● Records for the task
------------------------------
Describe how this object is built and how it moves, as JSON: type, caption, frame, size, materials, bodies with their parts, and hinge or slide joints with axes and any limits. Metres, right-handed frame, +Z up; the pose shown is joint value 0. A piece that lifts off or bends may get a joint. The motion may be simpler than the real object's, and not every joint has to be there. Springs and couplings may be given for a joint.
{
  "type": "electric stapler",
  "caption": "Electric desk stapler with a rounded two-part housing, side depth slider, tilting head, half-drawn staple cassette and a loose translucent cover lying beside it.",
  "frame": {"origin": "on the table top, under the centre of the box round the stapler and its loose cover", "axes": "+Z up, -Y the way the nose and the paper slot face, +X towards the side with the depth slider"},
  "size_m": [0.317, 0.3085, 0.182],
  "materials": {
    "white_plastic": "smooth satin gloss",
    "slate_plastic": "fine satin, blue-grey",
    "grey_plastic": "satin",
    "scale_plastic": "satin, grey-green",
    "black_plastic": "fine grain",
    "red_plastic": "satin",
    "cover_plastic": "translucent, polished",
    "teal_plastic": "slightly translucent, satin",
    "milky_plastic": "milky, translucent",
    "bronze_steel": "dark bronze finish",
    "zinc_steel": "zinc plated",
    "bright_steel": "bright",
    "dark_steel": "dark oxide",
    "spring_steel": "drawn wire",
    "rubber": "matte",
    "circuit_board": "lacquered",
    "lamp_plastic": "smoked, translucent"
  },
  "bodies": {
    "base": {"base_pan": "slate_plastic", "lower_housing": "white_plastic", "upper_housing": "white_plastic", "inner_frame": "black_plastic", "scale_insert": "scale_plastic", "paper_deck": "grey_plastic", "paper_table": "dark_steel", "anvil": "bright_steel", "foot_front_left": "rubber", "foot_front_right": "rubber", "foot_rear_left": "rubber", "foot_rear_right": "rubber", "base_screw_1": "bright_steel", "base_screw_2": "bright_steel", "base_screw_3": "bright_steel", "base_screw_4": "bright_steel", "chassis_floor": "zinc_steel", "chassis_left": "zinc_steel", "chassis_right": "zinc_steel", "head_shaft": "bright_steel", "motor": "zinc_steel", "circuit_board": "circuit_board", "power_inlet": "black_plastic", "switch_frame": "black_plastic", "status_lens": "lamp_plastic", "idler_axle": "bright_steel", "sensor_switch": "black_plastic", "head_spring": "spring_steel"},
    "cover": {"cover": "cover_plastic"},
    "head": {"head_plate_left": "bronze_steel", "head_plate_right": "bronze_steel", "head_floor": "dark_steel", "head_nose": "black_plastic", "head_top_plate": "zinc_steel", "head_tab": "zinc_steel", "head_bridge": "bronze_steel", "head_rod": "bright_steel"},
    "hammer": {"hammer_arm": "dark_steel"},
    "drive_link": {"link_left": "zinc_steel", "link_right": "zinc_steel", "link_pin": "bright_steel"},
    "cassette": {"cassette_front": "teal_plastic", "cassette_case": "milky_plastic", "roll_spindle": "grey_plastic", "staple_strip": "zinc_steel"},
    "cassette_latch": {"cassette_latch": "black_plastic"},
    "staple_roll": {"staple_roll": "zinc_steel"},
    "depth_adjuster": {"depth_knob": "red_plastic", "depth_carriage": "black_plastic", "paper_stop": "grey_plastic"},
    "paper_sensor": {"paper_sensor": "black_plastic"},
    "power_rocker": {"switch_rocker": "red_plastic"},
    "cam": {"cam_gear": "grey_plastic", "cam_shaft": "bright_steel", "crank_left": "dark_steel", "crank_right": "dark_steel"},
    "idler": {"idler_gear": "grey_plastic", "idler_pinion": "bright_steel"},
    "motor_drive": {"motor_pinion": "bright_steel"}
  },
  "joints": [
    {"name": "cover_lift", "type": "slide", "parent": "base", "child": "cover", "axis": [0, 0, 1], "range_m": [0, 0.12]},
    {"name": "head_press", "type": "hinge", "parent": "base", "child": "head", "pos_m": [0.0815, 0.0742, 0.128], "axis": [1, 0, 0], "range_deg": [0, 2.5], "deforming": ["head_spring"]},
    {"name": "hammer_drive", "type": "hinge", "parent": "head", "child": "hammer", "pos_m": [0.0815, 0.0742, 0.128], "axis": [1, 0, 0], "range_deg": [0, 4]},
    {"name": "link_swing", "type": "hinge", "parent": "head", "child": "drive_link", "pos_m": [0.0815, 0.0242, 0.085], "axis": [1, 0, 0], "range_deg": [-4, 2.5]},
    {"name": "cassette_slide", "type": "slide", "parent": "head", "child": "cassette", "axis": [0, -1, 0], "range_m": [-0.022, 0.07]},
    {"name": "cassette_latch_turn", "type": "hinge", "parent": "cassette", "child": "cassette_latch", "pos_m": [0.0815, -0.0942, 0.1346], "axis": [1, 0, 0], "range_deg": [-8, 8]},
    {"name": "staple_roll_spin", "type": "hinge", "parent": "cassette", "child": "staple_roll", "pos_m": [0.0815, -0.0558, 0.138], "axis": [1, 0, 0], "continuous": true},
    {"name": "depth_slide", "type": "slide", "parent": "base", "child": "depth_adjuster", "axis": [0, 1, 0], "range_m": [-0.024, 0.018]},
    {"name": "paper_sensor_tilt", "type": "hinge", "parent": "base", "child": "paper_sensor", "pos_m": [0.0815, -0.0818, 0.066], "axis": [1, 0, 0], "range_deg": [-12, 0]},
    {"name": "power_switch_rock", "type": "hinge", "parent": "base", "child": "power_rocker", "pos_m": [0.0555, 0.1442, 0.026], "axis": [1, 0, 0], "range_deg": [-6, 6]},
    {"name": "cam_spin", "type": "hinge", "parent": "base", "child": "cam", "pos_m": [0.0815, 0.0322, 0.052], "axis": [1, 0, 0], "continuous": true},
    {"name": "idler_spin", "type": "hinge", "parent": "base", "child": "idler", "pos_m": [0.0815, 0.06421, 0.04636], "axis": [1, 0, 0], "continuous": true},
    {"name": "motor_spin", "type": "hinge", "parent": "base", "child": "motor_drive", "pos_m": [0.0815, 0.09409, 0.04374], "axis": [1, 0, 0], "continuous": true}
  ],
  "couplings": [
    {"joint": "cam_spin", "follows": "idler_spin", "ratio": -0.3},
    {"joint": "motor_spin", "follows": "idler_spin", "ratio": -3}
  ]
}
------------------------------
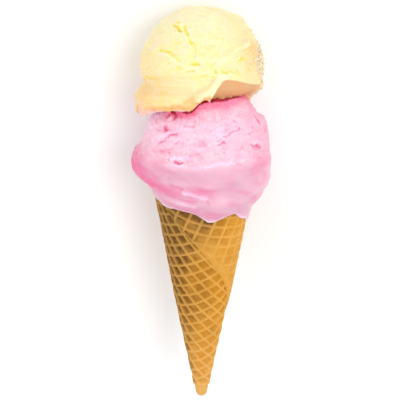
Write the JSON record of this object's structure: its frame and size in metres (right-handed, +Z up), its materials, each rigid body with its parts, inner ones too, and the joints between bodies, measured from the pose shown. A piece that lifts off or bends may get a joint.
------------------------------
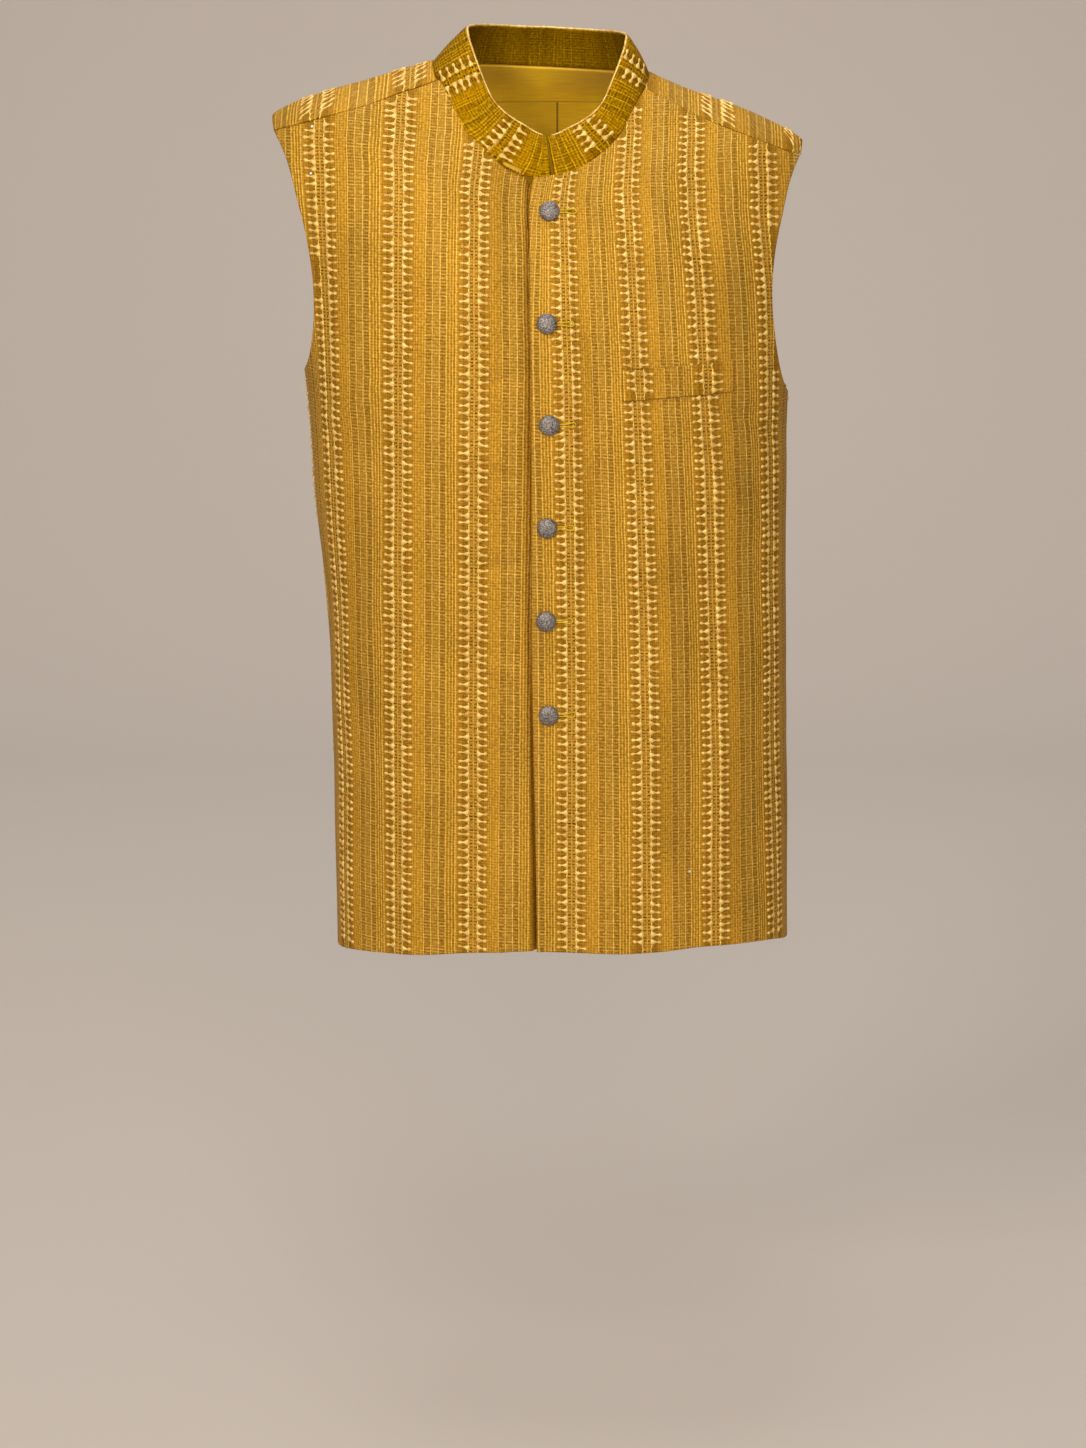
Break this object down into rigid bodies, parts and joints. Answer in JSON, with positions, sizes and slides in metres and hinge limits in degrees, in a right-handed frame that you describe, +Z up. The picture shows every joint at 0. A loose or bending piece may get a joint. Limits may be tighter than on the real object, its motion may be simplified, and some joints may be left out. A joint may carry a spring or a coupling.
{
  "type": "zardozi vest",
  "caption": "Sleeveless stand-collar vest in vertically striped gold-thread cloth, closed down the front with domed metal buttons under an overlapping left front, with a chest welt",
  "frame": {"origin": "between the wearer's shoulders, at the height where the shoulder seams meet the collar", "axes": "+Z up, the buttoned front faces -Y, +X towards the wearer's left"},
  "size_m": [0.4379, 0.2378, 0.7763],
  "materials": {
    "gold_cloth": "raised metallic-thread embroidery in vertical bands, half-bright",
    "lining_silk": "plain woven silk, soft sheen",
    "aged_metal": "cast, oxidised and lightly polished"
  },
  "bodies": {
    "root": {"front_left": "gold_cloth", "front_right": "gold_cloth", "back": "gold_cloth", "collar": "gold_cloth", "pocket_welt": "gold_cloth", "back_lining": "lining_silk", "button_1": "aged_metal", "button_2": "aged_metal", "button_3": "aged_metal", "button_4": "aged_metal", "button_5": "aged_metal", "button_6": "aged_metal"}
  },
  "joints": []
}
------------------------------
Report how many lines in the listing above include the word "bends". Give nothing but the number.

● Finished exercise
2